Have you ever wanted to make a change in your life at some point or another? Did you want to be healthier? Did you want to be more motivated in your career?. Did you want to be better parent or spouse or friend? Did you want to find ways to be happier?

Everyone has wanted to make a change. We get motivated or inspired into making change. Sometimes we even feel pressured to make a change according to the “in” pop culture fad – “Celebrity Mothers Who Lose The Baby Weight in One Month!” or “Top Five Musts For Your Relationship to Succeed!” or “How To Make $1 Million by Age 40!”

But often, what begins as one simple change often snowballs into a large-scale, overwhelming “project”.  We  often end up identifying all of the areas in our life we want to improve and make big plans about doing it ALL AT ONCE. Now, I’m certainly an advocate for change, but I’m an advocate for manageable change.

A friend came to me recently, having spent time reading blogs about improving health. She was excited and ready to go so I asked what she wanted to do. Her plan for herself went something like this:

“I need to exercise. I really need to be at the gym everyday – I’ve been such a slacker! I need to stop eating all this bad food and just eat salads – no more candy, no more bread – I just can’t have carbs anymore. I swear I’m going to be super, totally healthy!”

Her enthusiasm was contagious and I was happy for her, but a red flag also went up. While her desire to improve her health is commendable, the key to real change is to make manageable change.

For example, let’s say my friend decided that come Monday, she would:

Every morning, wake up at 5:30am and go to the gym before work.
Always eat only healthy salads for lunches and dinners.
Never eat bread or other baked goods, desserts, or candy.

What do you think would happen? Every morning? Always? Never? Those words alone are red flags (always and never are very rarely part of reality).

Sure, my friend could start that up on Monday morning. However, after a few days, I suspect she could not keep all of it up. She would feel like she failed, and possibly abandon ship on her entire health improvement plan.

So, what is  manageable change?  Manageable change  is the practice of setting a series of small goals for yourself that you can realistically achieve. As you attain each small goal, you’ll feel successful and motivated to move to the next goal. 
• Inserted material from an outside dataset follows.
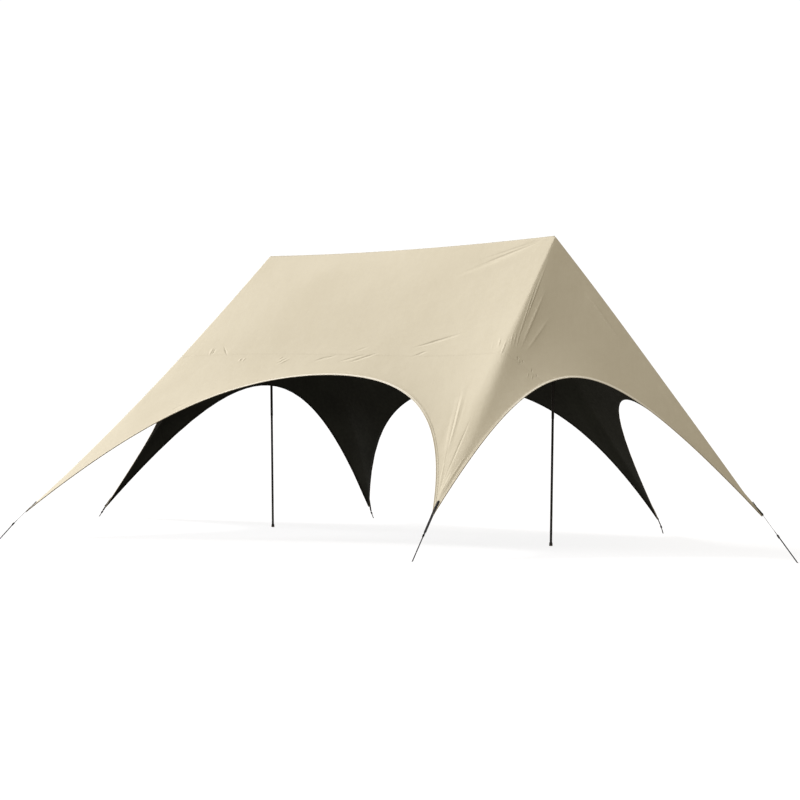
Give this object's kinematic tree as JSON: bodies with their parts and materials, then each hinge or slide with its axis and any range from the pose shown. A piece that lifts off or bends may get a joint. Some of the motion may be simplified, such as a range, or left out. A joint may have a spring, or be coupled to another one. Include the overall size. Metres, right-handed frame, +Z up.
{
  "type": "twin-peak canopy tent",
  "caption": "Peaked tensioned fabric canopy on slim inner poles, with arched open sides and tapering legs tied down to the ground by straps and ropes.",
  "frame": {"origin": "on the ground, at the middle of the plan's bounding box", "axes": "+X along the ridge towards the right pole, +Y towards the back, +Z up"},
  "size_m": [8.5695, 4.6037, 2.7999],
  "materials": {
    "upper_fabric": "matte woven beige outside, black coating inside",
    "lower_fabric": "matte woven beige outside, black coating inside",
    "hem_tape": "stitched woven tape",
    "strap_webbing": "black webbing",
    "guy_rope": "black braided rope",
    "pole_paint": "satin black powder coat",
    "pole_rubber": "matte black rubber"
  },
  "bodies": {
    "root": {"panel_front_upper": "upper_fabric", "panel_front_lower": "lower_fabric", "hem_front": "hem_tape", "panel_right_front_upper": "upper_fabric", "panel_right_front_lower": "lower_fabric", "hem_right_front": "hem_tape", "panel_right_back_upper": "upper_fabric", "panel_right_back_lower": "lower_fabric", "hem_right_back": "hem_tape", "panel_back_upper": "upper_fabric", "panel_back_lower": "lower_fabric", "hem_back": "hem_tape", "panel_left_back_upper": "upper_fabric", "panel_left_back_lower": "lower_fabric", "hem_left_back": "hem_tape", "panel_left_front_upper": "upper_fabric", "panel_left_front_lower": "lower_fabric", "hem_left_front": "hem_tape", "strap_front_left": "strap_webbing", "rope_front_left": "guy_rope", "strap_front_right": "strap_webbing", "rope_front_right": "guy_rope", "strap_right_end": "strap_webbing", "rope_right_end": "guy_rope", "strap_back_right": "strap_webbing", "rope_back_right": "guy_rope", "strap_back_left": "strap_webbing", "rope_back_left": "guy_rope", "strap_left_end": "strap_webbing", "rope_left_end": "guy_rope", "pole_left_foot": "pole_rubber", "pole_left_lower_tube": "pole_paint", "pole_left_upper_tube": "pole_paint", "pole_left_cap": "pole_rubber", "pole_right_foot": "pole_rubber", "pole_right_lower_tube": "pole_paint", "pole_right_upper_tube": "pole_paint", "pole_right_cap": "pole_rubber"}
  },
  "joints": []
}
It’s important to evaluate your individual situation. Think about what you can realistically fit into your life without giving up everything you’re used to. I recommend spreading out the changes so you’re not trying to do everything at once.  Remember, set small goals for manageable change!

In the example of my friend, a more manageable set of changes, spread out over time, could be:

  • Commit to exercising three times each week. The “when and where” may change from week to week, but it’s ideal to have your exercise schedule for the week  planned ahead of time to ensure you fit it in.
  • Start eating salads for lunch – but begin by doing so 1-2 per week. After you get comfortable with this, then try for 3-4 times each week.
  • Instead of giving up all carbs, try replacing some of the unhealthy foods with whole grains. Let yourself have a burger or ice cream cone from time to time!


What kind of change would you like to make in your life? How could you make it feel more manageable? Are there smaller goals you could set for yourself to work towards your bigger goal?

Whenever you’re making change in your life, whether big or small, you will have missteps and there will be times that you feel like you didn’t accomplish what you wanted. When this happens, take a step back to learn from these experiences but then move forward.

Remember to congratulate yourself on the successes you have achieved, even if they seem small – those successes are what will keep you moving forward!


Please note that the Toolbox articles are meant to be informative and are not a replacement for therapy.